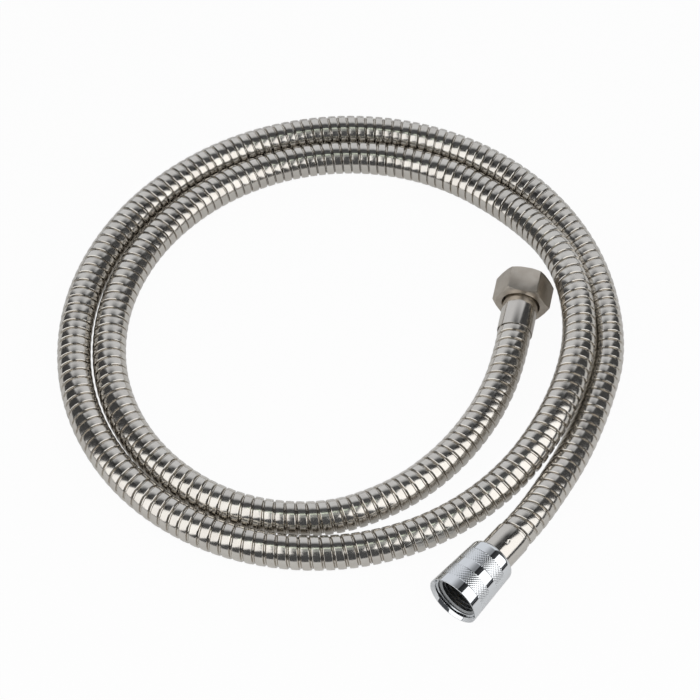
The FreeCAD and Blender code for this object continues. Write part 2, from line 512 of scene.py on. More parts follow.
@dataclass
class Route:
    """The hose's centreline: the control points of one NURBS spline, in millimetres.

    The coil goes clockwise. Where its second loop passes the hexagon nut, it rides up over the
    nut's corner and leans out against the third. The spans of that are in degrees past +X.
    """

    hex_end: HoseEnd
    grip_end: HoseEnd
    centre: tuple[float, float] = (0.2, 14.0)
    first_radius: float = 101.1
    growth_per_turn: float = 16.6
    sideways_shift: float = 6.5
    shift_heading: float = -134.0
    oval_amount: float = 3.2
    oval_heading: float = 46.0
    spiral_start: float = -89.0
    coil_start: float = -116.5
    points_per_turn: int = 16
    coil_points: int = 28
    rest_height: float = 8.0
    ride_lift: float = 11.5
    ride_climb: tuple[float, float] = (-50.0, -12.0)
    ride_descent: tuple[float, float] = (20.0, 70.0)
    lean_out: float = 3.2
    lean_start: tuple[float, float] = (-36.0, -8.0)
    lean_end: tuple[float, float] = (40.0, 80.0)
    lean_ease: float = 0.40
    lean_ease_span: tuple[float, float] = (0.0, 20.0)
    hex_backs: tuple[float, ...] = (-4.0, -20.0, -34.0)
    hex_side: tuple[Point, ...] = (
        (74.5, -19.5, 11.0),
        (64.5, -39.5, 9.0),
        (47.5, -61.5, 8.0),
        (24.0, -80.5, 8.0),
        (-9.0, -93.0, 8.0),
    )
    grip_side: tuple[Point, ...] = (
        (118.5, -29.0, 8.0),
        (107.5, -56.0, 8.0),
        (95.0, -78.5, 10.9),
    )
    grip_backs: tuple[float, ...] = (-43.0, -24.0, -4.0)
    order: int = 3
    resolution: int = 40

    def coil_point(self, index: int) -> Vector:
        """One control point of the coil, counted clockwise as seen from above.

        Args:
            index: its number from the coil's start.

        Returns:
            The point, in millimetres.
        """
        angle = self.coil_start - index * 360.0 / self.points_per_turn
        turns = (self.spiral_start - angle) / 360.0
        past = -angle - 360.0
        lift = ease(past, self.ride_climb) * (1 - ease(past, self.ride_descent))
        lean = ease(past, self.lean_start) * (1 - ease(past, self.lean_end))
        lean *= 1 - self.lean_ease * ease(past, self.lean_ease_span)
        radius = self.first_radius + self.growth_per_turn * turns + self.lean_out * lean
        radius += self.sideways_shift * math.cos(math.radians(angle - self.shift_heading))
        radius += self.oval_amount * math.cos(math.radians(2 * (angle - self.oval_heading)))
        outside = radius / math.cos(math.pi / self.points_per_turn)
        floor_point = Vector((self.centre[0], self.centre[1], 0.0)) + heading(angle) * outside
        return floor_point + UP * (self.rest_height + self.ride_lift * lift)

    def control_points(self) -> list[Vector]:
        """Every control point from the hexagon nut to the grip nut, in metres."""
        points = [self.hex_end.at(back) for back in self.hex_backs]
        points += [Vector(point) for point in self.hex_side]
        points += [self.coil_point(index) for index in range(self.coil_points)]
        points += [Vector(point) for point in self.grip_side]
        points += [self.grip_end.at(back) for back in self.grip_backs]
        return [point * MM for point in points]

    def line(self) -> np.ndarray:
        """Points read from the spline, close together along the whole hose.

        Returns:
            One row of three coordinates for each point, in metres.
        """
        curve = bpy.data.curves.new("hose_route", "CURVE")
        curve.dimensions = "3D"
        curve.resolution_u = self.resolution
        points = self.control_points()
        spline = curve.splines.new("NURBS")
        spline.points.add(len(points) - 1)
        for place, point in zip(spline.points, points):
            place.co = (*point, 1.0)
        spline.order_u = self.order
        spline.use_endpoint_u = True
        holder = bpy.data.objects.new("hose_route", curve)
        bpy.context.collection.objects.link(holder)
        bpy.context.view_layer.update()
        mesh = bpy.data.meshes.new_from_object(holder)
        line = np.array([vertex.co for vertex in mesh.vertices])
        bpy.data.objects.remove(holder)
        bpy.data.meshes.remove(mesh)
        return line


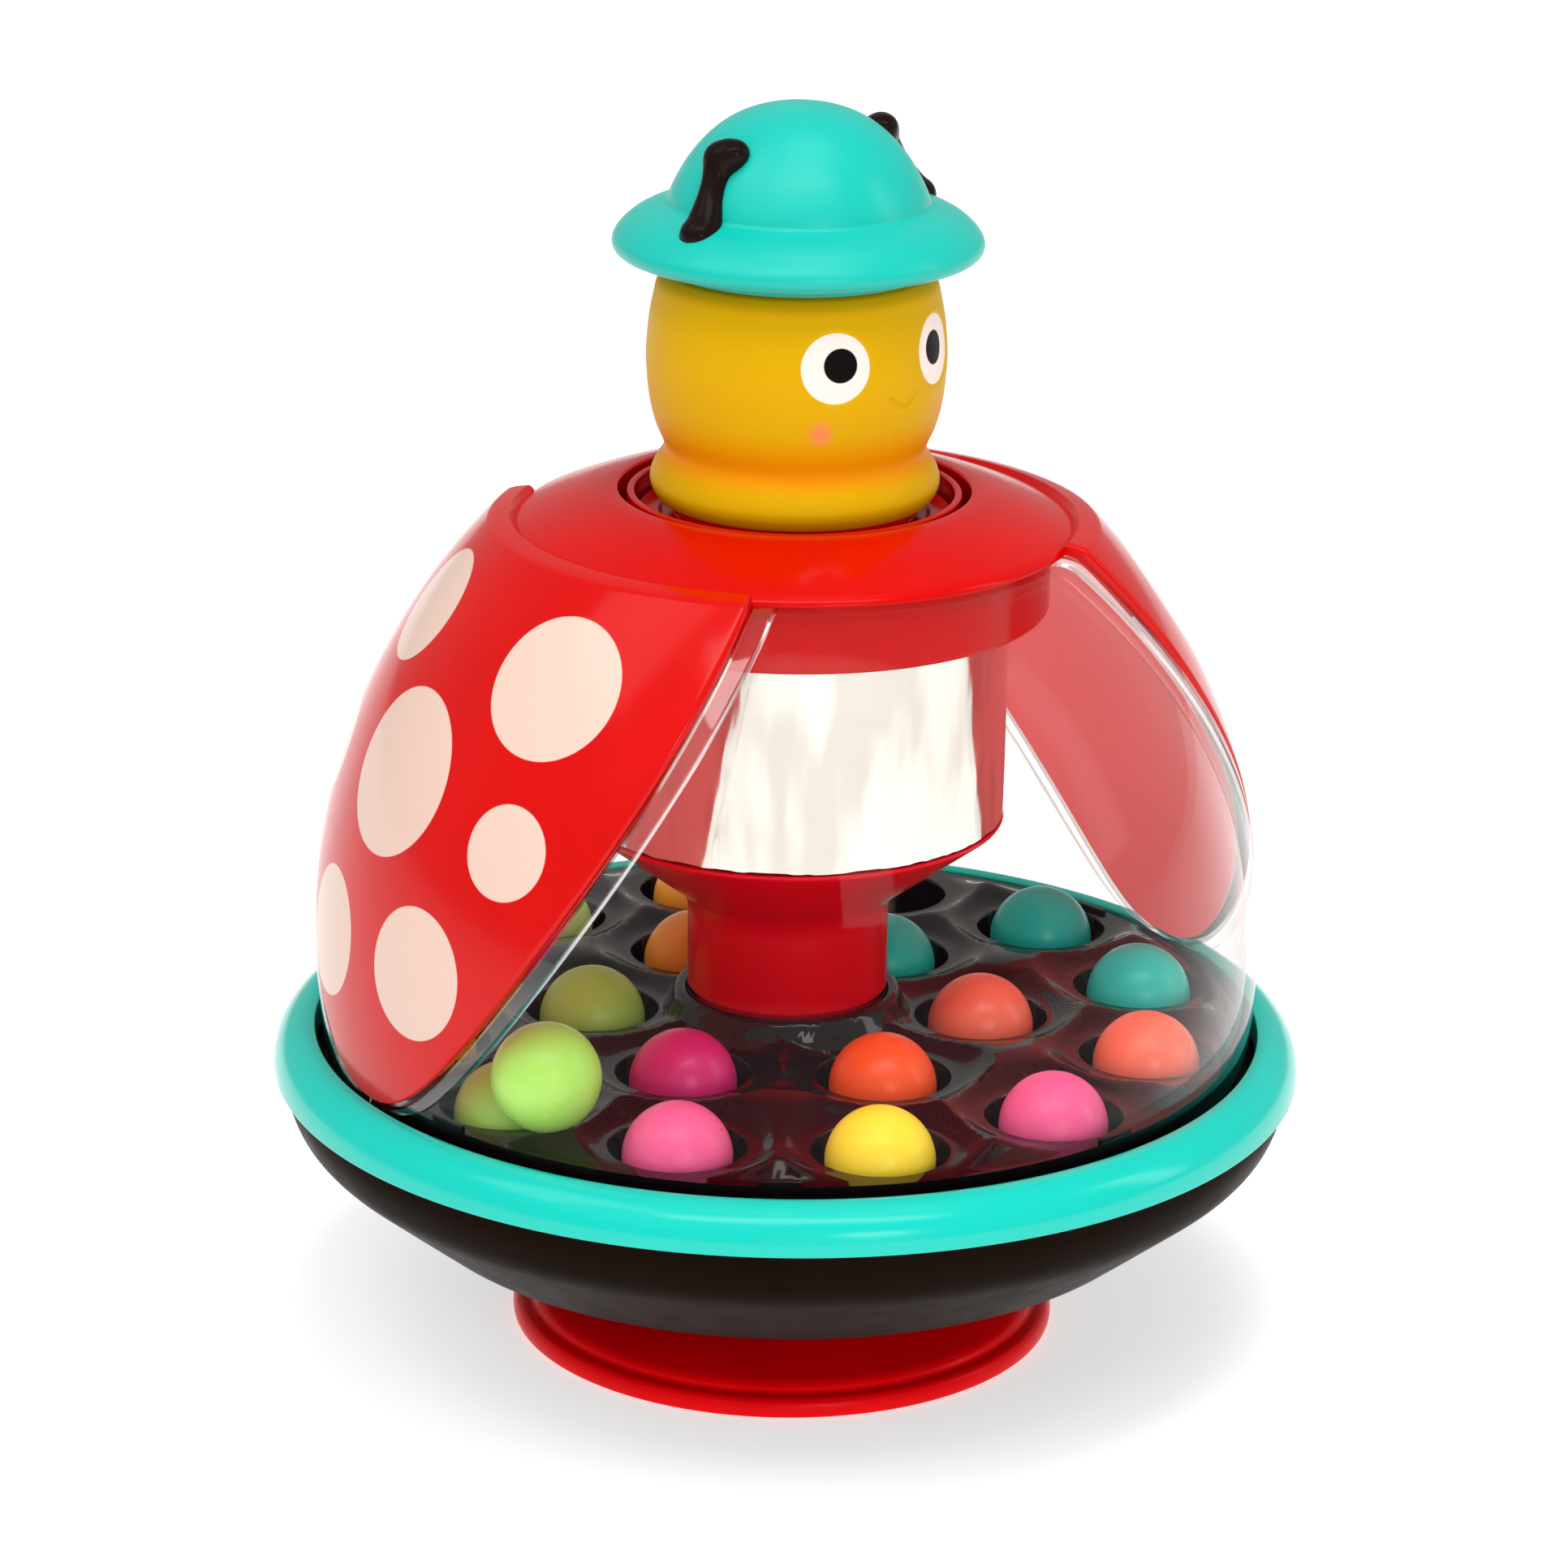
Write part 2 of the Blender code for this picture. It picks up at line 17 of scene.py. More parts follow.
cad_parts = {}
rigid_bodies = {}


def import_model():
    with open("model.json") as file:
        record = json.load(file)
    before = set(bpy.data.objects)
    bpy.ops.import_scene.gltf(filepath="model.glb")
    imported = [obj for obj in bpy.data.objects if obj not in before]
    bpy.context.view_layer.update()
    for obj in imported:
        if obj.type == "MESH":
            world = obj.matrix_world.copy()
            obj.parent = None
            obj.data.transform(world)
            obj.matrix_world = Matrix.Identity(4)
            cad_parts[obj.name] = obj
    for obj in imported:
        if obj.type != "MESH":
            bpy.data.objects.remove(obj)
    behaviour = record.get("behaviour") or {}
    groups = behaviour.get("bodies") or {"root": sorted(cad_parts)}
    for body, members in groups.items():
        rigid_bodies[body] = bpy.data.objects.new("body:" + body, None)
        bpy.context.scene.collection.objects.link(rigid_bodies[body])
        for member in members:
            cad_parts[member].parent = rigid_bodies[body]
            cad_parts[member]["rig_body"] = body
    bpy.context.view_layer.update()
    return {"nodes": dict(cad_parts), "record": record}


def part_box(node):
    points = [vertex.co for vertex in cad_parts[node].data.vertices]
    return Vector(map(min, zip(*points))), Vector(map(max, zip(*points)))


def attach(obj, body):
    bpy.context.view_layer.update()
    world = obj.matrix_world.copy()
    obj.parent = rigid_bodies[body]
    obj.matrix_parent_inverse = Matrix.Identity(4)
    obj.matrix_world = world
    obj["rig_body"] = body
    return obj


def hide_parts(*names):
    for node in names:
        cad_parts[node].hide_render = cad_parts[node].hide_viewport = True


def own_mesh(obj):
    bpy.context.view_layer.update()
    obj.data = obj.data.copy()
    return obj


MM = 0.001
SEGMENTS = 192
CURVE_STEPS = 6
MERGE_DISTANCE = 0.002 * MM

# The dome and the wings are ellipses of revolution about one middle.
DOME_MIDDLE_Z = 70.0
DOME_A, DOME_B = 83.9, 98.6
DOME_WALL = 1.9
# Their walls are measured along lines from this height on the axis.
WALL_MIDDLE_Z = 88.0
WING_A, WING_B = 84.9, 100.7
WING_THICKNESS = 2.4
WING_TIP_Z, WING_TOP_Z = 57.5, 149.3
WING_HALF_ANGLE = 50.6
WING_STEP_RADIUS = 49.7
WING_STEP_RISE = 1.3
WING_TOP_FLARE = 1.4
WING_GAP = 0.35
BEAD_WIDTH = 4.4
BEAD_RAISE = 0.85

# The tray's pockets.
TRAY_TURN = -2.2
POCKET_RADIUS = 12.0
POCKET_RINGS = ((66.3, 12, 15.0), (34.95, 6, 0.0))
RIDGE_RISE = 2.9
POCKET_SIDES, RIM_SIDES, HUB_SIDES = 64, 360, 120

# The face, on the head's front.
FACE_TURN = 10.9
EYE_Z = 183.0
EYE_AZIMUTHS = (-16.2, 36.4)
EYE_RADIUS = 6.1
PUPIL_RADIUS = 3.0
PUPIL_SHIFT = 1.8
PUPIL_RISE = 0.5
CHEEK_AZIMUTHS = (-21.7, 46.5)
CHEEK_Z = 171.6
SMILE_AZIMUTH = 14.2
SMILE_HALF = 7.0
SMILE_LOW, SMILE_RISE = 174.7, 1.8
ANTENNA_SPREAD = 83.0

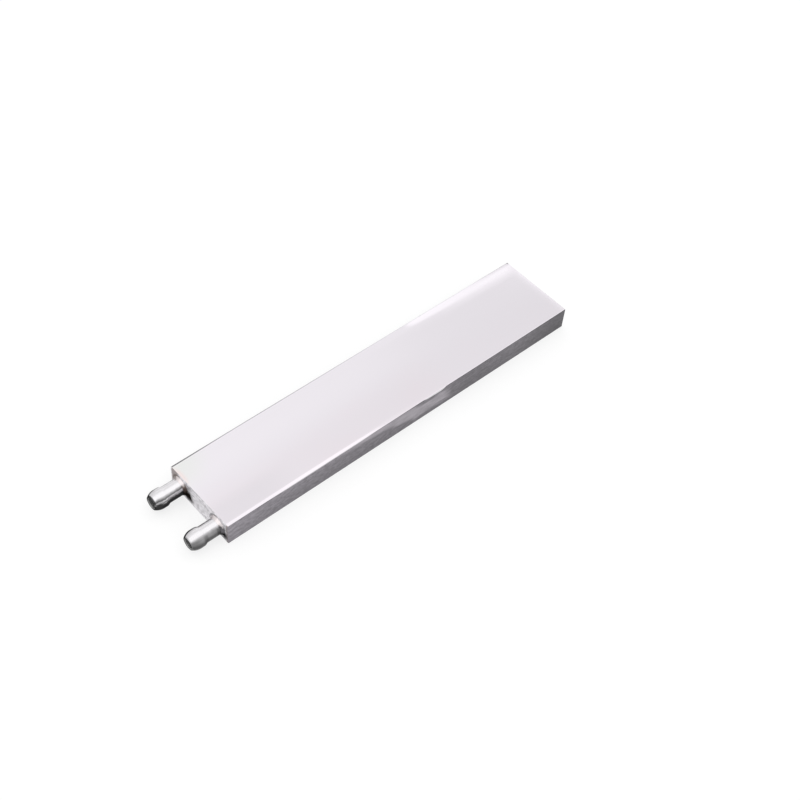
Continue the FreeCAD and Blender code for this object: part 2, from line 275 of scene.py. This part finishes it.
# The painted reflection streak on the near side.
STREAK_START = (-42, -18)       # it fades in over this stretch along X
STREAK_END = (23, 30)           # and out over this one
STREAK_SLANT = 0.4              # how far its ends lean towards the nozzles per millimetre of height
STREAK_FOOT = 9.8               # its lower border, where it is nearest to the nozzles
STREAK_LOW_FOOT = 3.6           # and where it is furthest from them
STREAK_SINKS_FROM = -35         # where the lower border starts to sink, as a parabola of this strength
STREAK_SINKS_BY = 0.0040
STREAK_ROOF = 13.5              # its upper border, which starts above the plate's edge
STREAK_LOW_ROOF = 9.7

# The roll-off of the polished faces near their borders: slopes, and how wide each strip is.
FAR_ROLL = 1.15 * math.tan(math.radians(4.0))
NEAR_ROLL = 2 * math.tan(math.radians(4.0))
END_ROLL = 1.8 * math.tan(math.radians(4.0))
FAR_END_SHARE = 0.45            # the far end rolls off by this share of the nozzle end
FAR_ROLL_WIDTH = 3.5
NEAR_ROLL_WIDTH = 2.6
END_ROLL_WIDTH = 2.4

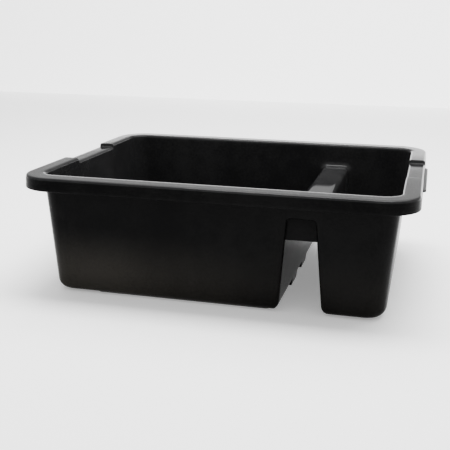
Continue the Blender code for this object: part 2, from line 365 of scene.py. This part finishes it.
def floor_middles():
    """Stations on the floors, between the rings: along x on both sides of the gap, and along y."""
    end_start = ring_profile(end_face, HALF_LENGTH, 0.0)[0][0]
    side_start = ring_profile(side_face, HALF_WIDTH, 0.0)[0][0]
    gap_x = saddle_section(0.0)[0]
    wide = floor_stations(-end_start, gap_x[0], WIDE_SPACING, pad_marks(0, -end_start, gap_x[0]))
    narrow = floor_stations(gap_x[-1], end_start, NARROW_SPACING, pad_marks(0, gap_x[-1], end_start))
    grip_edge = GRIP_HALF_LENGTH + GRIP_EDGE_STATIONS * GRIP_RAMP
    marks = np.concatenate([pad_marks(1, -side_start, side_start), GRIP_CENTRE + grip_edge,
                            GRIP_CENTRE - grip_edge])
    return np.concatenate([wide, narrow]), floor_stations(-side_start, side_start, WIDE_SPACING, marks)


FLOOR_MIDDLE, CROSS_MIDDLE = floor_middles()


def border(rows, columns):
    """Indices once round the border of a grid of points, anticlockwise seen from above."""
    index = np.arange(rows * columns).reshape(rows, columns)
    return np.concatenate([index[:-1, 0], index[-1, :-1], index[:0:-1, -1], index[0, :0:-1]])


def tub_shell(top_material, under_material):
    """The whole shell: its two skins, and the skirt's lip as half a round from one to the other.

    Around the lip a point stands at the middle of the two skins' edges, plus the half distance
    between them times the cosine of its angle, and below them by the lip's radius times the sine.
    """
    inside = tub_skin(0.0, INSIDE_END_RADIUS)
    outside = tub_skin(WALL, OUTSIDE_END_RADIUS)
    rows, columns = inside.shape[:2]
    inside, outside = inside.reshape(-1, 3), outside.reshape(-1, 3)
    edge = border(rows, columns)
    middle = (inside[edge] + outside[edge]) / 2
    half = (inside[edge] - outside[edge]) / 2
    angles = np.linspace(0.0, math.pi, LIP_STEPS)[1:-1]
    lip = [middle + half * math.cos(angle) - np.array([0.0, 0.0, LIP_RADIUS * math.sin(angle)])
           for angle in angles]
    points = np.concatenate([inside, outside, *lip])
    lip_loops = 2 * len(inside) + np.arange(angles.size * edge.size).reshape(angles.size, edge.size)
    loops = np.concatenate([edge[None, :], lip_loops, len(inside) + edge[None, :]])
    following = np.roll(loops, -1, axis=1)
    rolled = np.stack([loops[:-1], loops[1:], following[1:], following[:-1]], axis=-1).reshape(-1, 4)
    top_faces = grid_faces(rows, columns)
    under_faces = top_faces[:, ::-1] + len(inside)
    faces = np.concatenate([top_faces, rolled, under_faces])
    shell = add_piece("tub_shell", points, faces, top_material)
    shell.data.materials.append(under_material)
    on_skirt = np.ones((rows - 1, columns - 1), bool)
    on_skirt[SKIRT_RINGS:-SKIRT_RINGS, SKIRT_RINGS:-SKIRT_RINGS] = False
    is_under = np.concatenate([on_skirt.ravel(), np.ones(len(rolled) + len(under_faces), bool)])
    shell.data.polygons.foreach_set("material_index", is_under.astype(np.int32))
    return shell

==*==

Aim: Give the exact lines, and only those, from the line containing "Continue the FreeCAD" through the line containing "STREAK_LOW_ROOF = 9.7" in the entries above.

Task response:
Continue the FreeCAD and Blender code for this object: part 2, from line 275 of scene.py. This part finishes it.
# The painted reflection streak on the near side.
STREAK_START = (-42, -18)       # it fades in over this stretch along X
STREAK_END = (23, 30)           # and out over this one
STREAK_SLANT = 0.4              # how far its ends lean towards the nozzles per millimetre of height
STREAK_FOOT = 9.8               # its lower border, where it is nearest to the nozzles
STREAK_LOW_FOOT = 3.6           # and where it is furthest from them
STREAK_SINKS_FROM = -35         # where the lower border starts to sink, as a parabola of this strength
STREAK_SINKS_BY = 0.0040
STREAK_ROOF = 13.5              # its upper border, which starts above the plate's edge
STREAK_LOW_ROOF = 9.7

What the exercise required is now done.